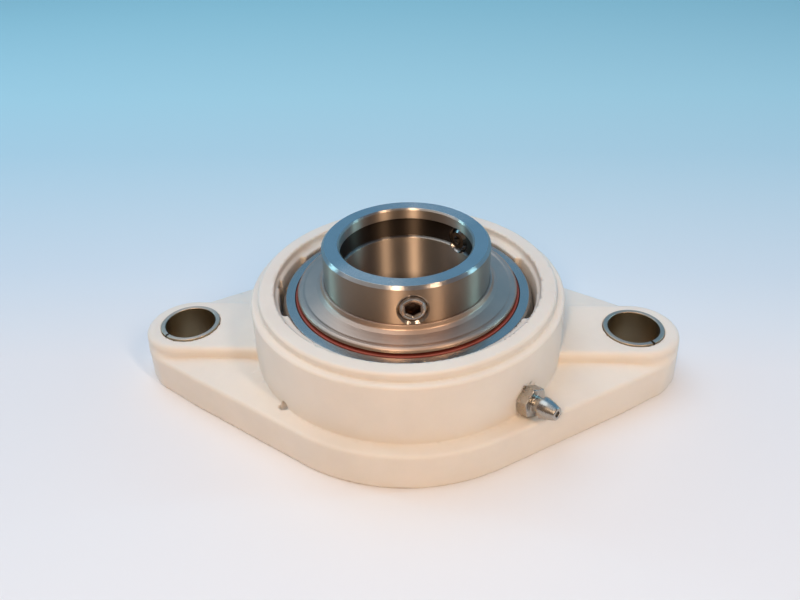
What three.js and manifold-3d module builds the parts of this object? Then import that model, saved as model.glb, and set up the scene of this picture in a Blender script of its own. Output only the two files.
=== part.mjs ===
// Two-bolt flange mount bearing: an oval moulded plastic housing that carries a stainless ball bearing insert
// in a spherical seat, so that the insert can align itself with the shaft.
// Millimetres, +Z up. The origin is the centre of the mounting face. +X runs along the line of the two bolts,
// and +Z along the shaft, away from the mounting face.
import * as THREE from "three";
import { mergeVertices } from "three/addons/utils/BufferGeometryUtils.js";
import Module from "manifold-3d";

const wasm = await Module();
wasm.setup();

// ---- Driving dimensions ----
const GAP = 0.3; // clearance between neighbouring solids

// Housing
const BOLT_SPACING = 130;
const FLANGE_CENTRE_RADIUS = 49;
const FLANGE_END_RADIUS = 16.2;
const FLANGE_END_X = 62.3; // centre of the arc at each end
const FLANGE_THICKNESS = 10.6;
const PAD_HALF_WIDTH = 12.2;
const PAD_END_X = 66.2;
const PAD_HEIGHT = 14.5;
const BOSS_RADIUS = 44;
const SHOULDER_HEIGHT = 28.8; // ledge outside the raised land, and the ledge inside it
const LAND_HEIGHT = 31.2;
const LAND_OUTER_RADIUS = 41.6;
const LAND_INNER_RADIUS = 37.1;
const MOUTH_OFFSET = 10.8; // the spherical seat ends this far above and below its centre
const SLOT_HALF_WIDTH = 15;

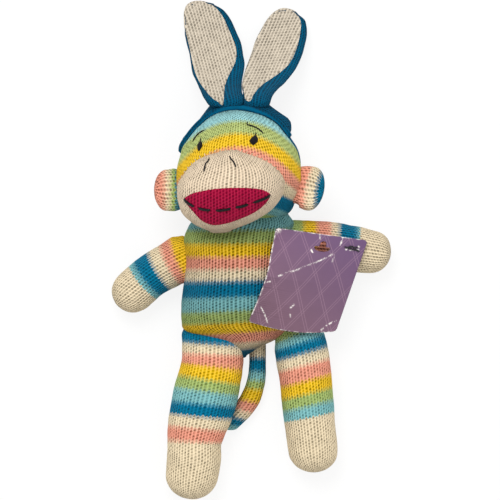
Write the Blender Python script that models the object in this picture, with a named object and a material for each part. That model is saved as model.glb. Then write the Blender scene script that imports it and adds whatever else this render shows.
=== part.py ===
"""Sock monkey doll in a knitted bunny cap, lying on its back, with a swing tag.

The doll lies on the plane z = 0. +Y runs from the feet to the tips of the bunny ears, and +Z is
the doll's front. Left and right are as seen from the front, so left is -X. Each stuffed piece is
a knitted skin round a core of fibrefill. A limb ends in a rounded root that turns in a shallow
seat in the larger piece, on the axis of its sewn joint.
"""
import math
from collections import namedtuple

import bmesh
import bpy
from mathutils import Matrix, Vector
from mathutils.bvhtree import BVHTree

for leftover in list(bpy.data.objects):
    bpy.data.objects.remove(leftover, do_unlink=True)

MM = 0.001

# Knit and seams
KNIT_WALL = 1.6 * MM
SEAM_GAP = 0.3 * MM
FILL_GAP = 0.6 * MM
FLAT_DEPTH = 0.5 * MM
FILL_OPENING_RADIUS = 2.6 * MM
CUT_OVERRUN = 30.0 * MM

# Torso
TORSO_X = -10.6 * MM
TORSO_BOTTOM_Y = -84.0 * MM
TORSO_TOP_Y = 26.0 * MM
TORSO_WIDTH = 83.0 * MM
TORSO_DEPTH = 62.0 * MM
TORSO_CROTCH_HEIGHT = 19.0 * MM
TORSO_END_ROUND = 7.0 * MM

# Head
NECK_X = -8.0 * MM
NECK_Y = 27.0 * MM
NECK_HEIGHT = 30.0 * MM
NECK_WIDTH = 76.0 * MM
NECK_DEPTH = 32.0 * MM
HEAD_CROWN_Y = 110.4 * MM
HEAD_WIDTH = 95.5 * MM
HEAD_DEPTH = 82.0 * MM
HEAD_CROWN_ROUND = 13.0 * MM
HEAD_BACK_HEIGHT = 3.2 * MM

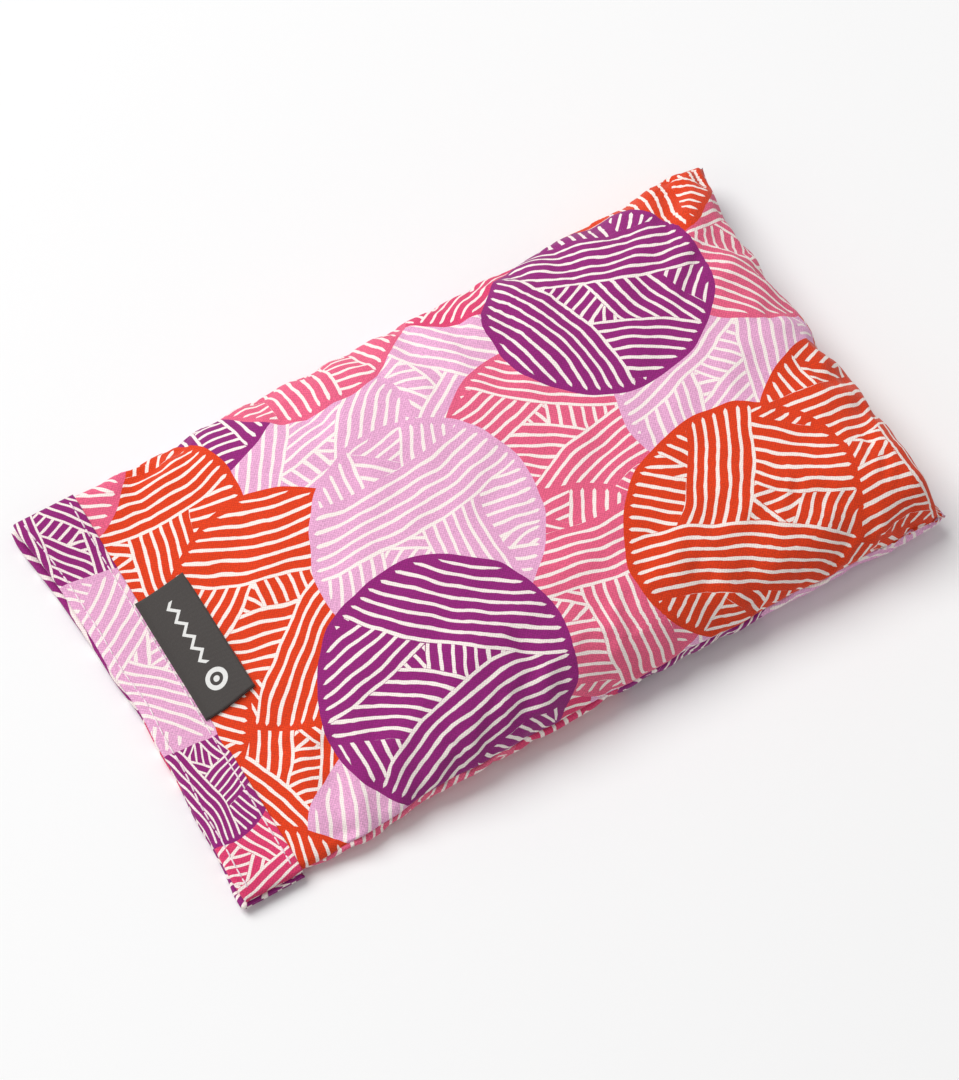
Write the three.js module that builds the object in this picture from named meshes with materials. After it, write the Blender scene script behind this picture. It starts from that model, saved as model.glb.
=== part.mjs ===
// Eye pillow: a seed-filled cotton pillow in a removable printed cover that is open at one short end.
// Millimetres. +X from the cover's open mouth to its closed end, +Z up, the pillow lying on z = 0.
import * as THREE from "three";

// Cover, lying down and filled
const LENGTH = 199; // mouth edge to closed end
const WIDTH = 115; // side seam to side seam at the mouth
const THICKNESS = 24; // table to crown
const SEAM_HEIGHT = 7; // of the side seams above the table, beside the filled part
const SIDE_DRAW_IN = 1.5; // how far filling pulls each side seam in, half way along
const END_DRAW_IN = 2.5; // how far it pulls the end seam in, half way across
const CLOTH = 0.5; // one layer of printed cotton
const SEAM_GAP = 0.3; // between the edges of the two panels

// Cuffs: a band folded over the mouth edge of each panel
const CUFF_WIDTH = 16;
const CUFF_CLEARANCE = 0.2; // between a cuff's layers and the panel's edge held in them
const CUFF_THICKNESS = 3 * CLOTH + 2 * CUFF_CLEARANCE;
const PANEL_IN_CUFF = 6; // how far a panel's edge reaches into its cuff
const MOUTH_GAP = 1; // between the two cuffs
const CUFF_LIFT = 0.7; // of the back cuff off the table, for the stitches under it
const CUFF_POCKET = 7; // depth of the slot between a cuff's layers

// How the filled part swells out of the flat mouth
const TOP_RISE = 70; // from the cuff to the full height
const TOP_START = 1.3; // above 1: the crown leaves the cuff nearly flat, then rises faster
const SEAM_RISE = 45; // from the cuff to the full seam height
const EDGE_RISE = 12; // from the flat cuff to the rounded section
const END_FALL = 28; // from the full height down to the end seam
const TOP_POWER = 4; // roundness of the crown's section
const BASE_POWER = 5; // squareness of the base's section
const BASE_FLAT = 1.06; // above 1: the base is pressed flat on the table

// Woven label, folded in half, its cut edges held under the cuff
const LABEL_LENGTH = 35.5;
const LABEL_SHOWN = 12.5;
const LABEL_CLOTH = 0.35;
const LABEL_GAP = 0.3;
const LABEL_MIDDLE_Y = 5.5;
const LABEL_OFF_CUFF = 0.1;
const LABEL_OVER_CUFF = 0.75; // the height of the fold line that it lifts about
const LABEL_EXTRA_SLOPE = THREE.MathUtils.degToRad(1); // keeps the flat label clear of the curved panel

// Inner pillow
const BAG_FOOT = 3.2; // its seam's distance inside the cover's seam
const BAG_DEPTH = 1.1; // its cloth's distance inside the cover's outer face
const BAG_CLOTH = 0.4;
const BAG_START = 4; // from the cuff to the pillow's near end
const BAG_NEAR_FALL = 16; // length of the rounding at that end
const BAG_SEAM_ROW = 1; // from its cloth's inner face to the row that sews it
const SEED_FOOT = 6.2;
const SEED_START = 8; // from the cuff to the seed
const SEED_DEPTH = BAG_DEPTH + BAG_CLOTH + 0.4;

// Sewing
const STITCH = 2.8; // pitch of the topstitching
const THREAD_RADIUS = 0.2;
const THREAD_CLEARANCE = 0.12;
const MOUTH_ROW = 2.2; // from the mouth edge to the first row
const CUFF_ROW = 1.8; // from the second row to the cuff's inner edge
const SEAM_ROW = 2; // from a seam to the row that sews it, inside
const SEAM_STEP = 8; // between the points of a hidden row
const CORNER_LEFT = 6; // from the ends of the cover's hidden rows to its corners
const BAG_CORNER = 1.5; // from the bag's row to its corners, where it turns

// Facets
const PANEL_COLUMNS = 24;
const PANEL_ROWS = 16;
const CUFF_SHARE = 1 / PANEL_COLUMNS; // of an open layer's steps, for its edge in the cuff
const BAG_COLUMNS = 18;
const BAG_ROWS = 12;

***

Extract each entry in full, exactly as given.

(Solution for this task):
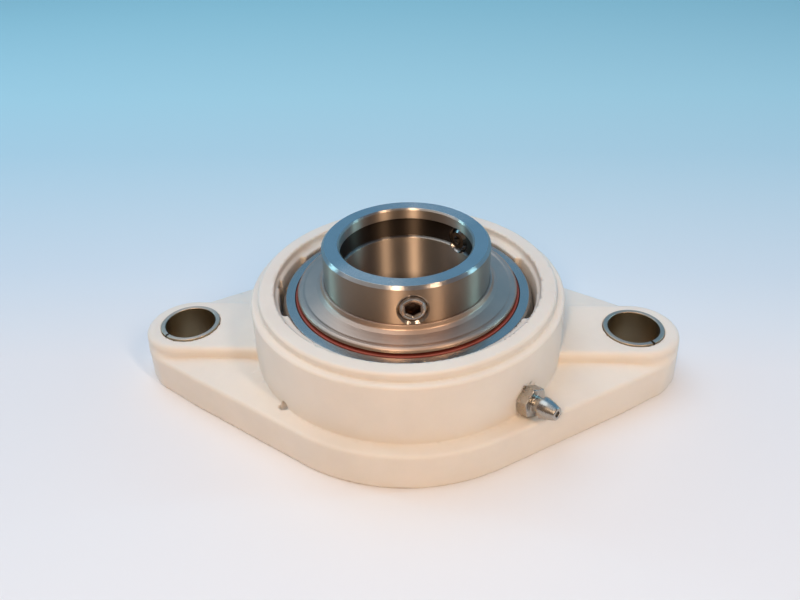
What three.js and manifold-3d module builds the parts of this object? Then import that model, saved as model.glb, and set up the scene of this picture in a Blender script of its own. Output only the two files.
=== part.mjs ===
// Two-bolt flange mount bearing: an oval moulded plastic housing that carries a stainless ball bearing insert
// in a spherical seat, so that the insert can align itself with the shaft.
// Millimetres, +Z up. The origin is the centre of the mounting face. +X runs along the line of the two bolts,
// and +Z along the shaft, away from the mounting face.
import * as THREE from "three";
import { mergeVertices } from "three/addons/utils/BufferGeometryUtils.js";
import Module from "manifold-3d";

const wasm = await Module();
wasm.setup();

// ---- Driving dimensions ----
const GAP = 0.3; // clearance between neighbouring solids

// Housing
const BOLT_SPACING = 130;
const FLANGE_CENTRE_RADIUS = 49;
const FLANGE_END_RADIUS = 16.2;
const FLANGE_END_X = 62.3; // centre of the arc at each end
const FLANGE_THICKNESS = 10.6;
const PAD_HALF_WIDTH = 12.2;
const PAD_END_X = 66.2;
const PAD_HEIGHT = 14.5;
const BOSS_RADIUS = 44;
const SHOULDER_HEIGHT = 28.8; // ledge outside the raised land, and the ledge inside it
const LAND_HEIGHT = 31.2;
const LAND_OUTER_RADIUS = 41.6;
const LAND_INNER_RADIUS = 37.1;
const MOUTH_OFFSET = 10.8; // the spherical seat ends this far above and below its centre
const SLOT_HALF_WIDTH = 15;

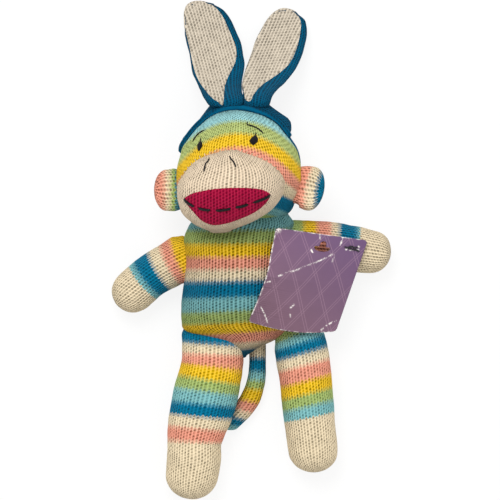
Write the Blender Python script that models the object in this picture, with a named object and a material for each part. That model is saved as model.glb. Then write the Blender scene script that imports it and adds whatever else this render shows.
=== part.py ===
"""Sock monkey doll in a knitted bunny cap, lying on its back, with a swing tag.

The doll lies on the plane z = 0. +Y runs from the feet to the tips of the bunny ears, and +Z is
the doll's front. Left and right are as seen from the front, so left is -X. Each stuffed piece is
a knitted skin round a core of fibrefill. A limb ends in a rounded root that turns in a shallow
seat in the larger piece, on the axis of its sewn joint.
"""
import math
from collections import namedtuple

import bmesh
import bpy
from mathutils import Matrix, Vector
from mathutils.bvhtree import BVHTree

for leftover in list(bpy.data.objects):
    bpy.data.objects.remove(leftover, do_unlink=True)

MM = 0.001

# Knit and seams
KNIT_WALL = 1.6 * MM
SEAM_GAP = 0.3 * MM
FILL_GAP = 0.6 * MM
FLAT_DEPTH = 0.5 * MM
FILL_OPENING_RADIUS = 2.6 * MM
CUT_OVERRUN = 30.0 * MM

# Torso
TORSO_X = -10.6 * MM
TORSO_BOTTOM_Y = -84.0 * MM
TORSO_TOP_Y = 26.0 * MM
TORSO_WIDTH = 83.0 * MM
TORSO_DEPTH = 62.0 * MM
TORSO_CROTCH_HEIGHT = 19.0 * MM
TORSO_END_ROUND = 7.0 * MM

# Head
NECK_X = -8.0 * MM
NECK_Y = 27.0 * MM
NECK_HEIGHT = 30.0 * MM
NECK_WIDTH = 76.0 * MM
NECK_DEPTH = 32.0 * MM
HEAD_CROWN_Y = 110.4 * MM
HEAD_WIDTH = 95.5 * MM
HEAD_DEPTH = 82.0 * MM
HEAD_CROWN_ROUND = 13.0 * MM
HEAD_BACK_HEIGHT = 3.2 * MM

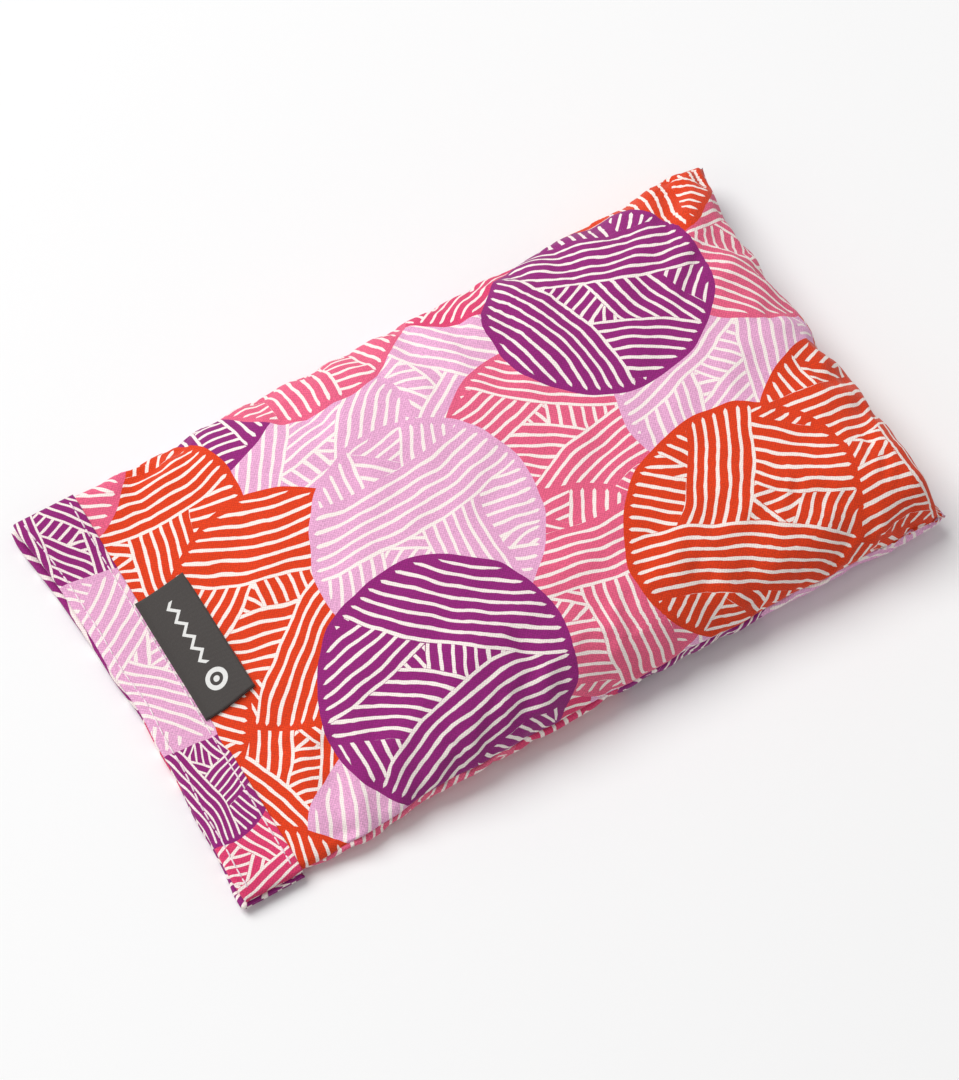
Write the three.js module that builds the object in this picture from named meshes with materials. After it, write the Blender scene script behind this picture. It starts from that model, saved as model.glb.
=== part.mjs ===
// Eye pillow: a seed-filled cotton pillow in a removable printed cover that is open at one short end.
// Millimetres. +X from the cover's open mouth to its closed end, +Z up, the pillow lying on z = 0.
import * as THREE from "three";

// Cover, lying down and filled
const LENGTH = 199; // mouth edge to closed end
const WIDTH = 115; // side seam to side seam at the mouth
const THICKNESS = 24; // table to crown
const SEAM_HEIGHT = 7; // of the side seams above the table, beside the filled part
const SIDE_DRAW_IN = 1.5; // how far filling pulls each side seam in, half way along
const END_DRAW_IN = 2.5; // how far it pulls the end seam in, half way across
const CLOTH = 0.5; // one layer of printed cotton
const SEAM_GAP = 0.3; // between the edges of the two panels

// Cuffs: a band folded over the mouth edge of each panel
const CUFF_WIDTH = 16;
const CUFF_CLEARANCE = 0.2; // between a cuff's layers and the panel's edge held in them
const CUFF_THICKNESS = 3 * CLOTH + 2 * CUFF_CLEARANCE;
const PANEL_IN_CUFF = 6; // how far a panel's edge reaches into its cuff
const MOUTH_GAP = 1; // between the two cuffs
const CUFF_LIFT = 0.7; // of the back cuff off the table, for the stitches under it
const CUFF_POCKET = 7; // depth of the slot between a cuff's layers

// How the filled part swells out of the flat mouth
const TOP_RISE = 70; // from the cuff to the full height
const TOP_START = 1.3; // above 1: the crown leaves the cuff nearly flat, then rises faster
const SEAM_RISE = 45; // from the cuff to the full seam height
const EDGE_RISE = 12; // from the flat cuff to the rounded section
const END_FALL = 28; // from the full height down to the end seam
const TOP_POWER = 4; // roundness of the crown's section
const BASE_POWER = 5; // squareness of the base's section
const BASE_FLAT = 1.06; // above 1: the base is pressed flat on the table

// Woven label, folded in half, its cut edges held under the cuff
const LABEL_LENGTH = 35.5;
const LABEL_SHOWN = 12.5;
const LABEL_CLOTH = 0.35;
const LABEL_GAP = 0.3;
const LABEL_MIDDLE_Y = 5.5;
const LABEL_OFF_CUFF = 0.1;
const LABEL_OVER_CUFF = 0.75; // the height of the fold line that it lifts about
const LABEL_EXTRA_SLOPE = THREE.MathUtils.degToRad(1); // keeps the flat label clear of the curved panel

// Inner pillow
const BAG_FOOT = 3.2; // its seam's distance inside the cover's seam
const BAG_DEPTH = 1.1; // its cloth's distance inside the cover's outer face
const BAG_CLOTH = 0.4;
const BAG_START = 4; // from the cuff to the pillow's near end
const BAG_NEAR_FALL = 16; // length of the rounding at that end
const BAG_SEAM_ROW = 1; // from its cloth's inner face to the row that sews it
const SEED_FOOT = 6.2;
const SEED_START = 8; // from the cuff to the seed
const SEED_DEPTH = BAG_DEPTH + BAG_CLOTH + 0.4;

// Sewing
const STITCH = 2.8; // pitch of the topstitching
const THREAD_RADIUS = 0.2;
const THREAD_CLEARANCE = 0.12;
const MOUTH_ROW = 2.2; // from the mouth edge to the first row
const CUFF_ROW = 1.8; // from the second row to the cuff's inner edge
const SEAM_ROW = 2; // from a seam to the row that sews it, inside
const SEAM_STEP = 8; // between the points of a hidden row
const CORNER_LEFT = 6; // from the ends of the cover's hidden rows to its corners
const BAG_CORNER = 1.5; // from the bag's row to its corners, where it turns

// Facets
const PANEL_COLUMNS = 24;
const PANEL_ROWS = 16;
const CUFF_SHARE = 1 / PANEL_COLUMNS; // of an open layer's steps, for its edge in the cuff
const BAG_COLUMNS = 18;
const BAG_ROWS = 12;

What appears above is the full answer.